Appalachia is leaning against a 100-year old oak, sweat drying after a long ride in a breeze carrying the smell of fresh-cut hay and honeysuckle, as a pair of whitetail deer walk delicately past you in the dusk, the fawn awkward on new legs.

Appalachia is sagging fences outlined against the sky, cows lowing in the distance as a tractor sputters to life in the fields far below and a trillion stars fall silently into the night. It is the burning stench of trash and food waste against a background of pork barbecue and frying chicken; barking dogs and sagging trailers, giant trucks and open containers, bad tattoos and plentiful weapons, the dust that blows across the wastelands that were once proud mountains and the silence of the voices that should be crying out.

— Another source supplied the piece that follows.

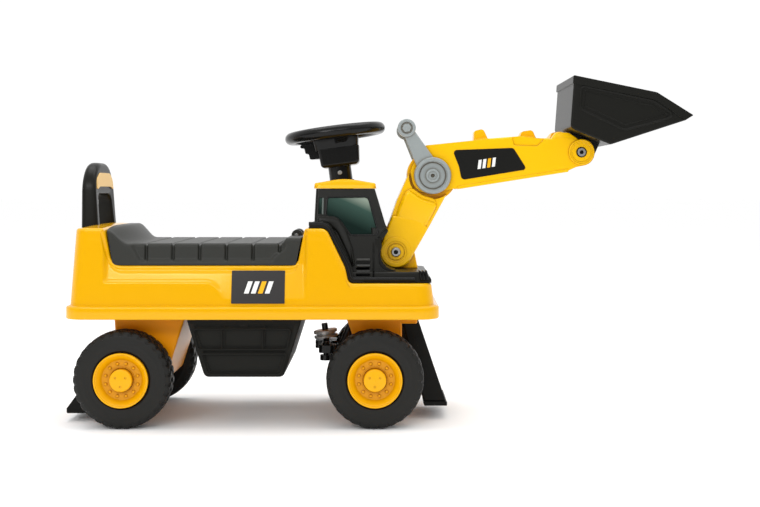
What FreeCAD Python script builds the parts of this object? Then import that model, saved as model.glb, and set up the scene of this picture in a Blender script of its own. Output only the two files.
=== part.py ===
import FreeCAD, Part
import math
import os
from FreeCAD import Vector

# A child's ride-on digger: a foot-powered toy with a blow-moulded body on four wheels, a storage bin under
# a lift-up seat, a steering wheel that turns the front wheels, and a two-part digging arm with a bucket.
# Millimetres. +X is forward, +Y is the driver's left, +Z is up. The origin is on the floor, midway between
# the rear foot and the bucket's tip.

# ---------------------------------------------------------------- driving dimensions
WALL = 3.5                      # moulded wall of the body and its covers
FIT = 0.03                      # gap of a pressed pin or bush
RUN = 0.08                      # radial gap of a pin that turns
GAP = 0.3                       # gap between covers that only meet

WHEEL_R = 74.5
TYRE_W = 45.0
WHEEL_Y = 110.5                 # wheel's middle plane
REAR_X, FRONT_X = -385.0, -3.0  # axles
AXLE_R = 5.0
AXLE_END = 129.5
RIM_R = 41.2

BODY_REAR, BODY_FRONT = -469.0, 90.0
BODY_HALF = 131.0               # at the flange
BODY_LOW, FLANGE_TOP, BODY_TOP = 166.0, 185.0, 303.0
FLANGE_OUT = 5.0
FLOOR_TOP = BODY_LOW + 5.0
LEDGE_Z = 246.5                 # what the seat rests on
DECK_Z = 219.5
SEAT_REAR, SEAT_FRONT = -412.0, -113.0   # ends of the seat's well at the top

TILT = 7.5                      # the steering column leans back
WHEEL_TOP = Vector(-67.8, 0, 452.4)      # centre of the steering wheel's rim
STEER_R, STEER_TUBE = 72.0, 9.5
SLEEVE_R = 18.5
SHAFT_R = 5.0
CRANK = 57.5                    # from the column's axis to the shaft's hooked end

KINGPIN_Y, KINGPIN_R = 62.0, 4.0
STEER_ARM = 77.0
TIE_LOW, TIE_HIGH = 107.0, 119.0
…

Appalachia is can-do and make-do in the face of necessity, and it is a quite humor in the wake of disaster and injustice and the daily comic tragedy that is Life.

It is patriotism and bigotry, craftsmanship and hand-me-downs, decaying family homes and brand-new double-wide trailers, steam trains and satellite television, smartphones and Facebook.

It is miners and loggers and truckers, heavy equipment operators and waitresses, opera houses and meth labs, hunt clubs and poetry readings. Quiltin’s, funerals, christenings, baptisms and weddings, planting and courting and strikes and the terrible tension between the past and the future.

Its spirit lives in every note from a banjo or guitar echoing out over a holiday crowd from the front porch of Shreve’s Store, in the heart of Smoke Hole Canyon, in the roar of a WVU kickoff crowd in Morgantown and in the endless sigh of the wind across the open tundra of Dolly Sods.

It is the thing visitors from north, south, east and west look upon and marvel at and buy a little piece of to call their own, all without ever understanding.

 My Appalachia is a flower many have claimed to nurture but have too often failed to feed.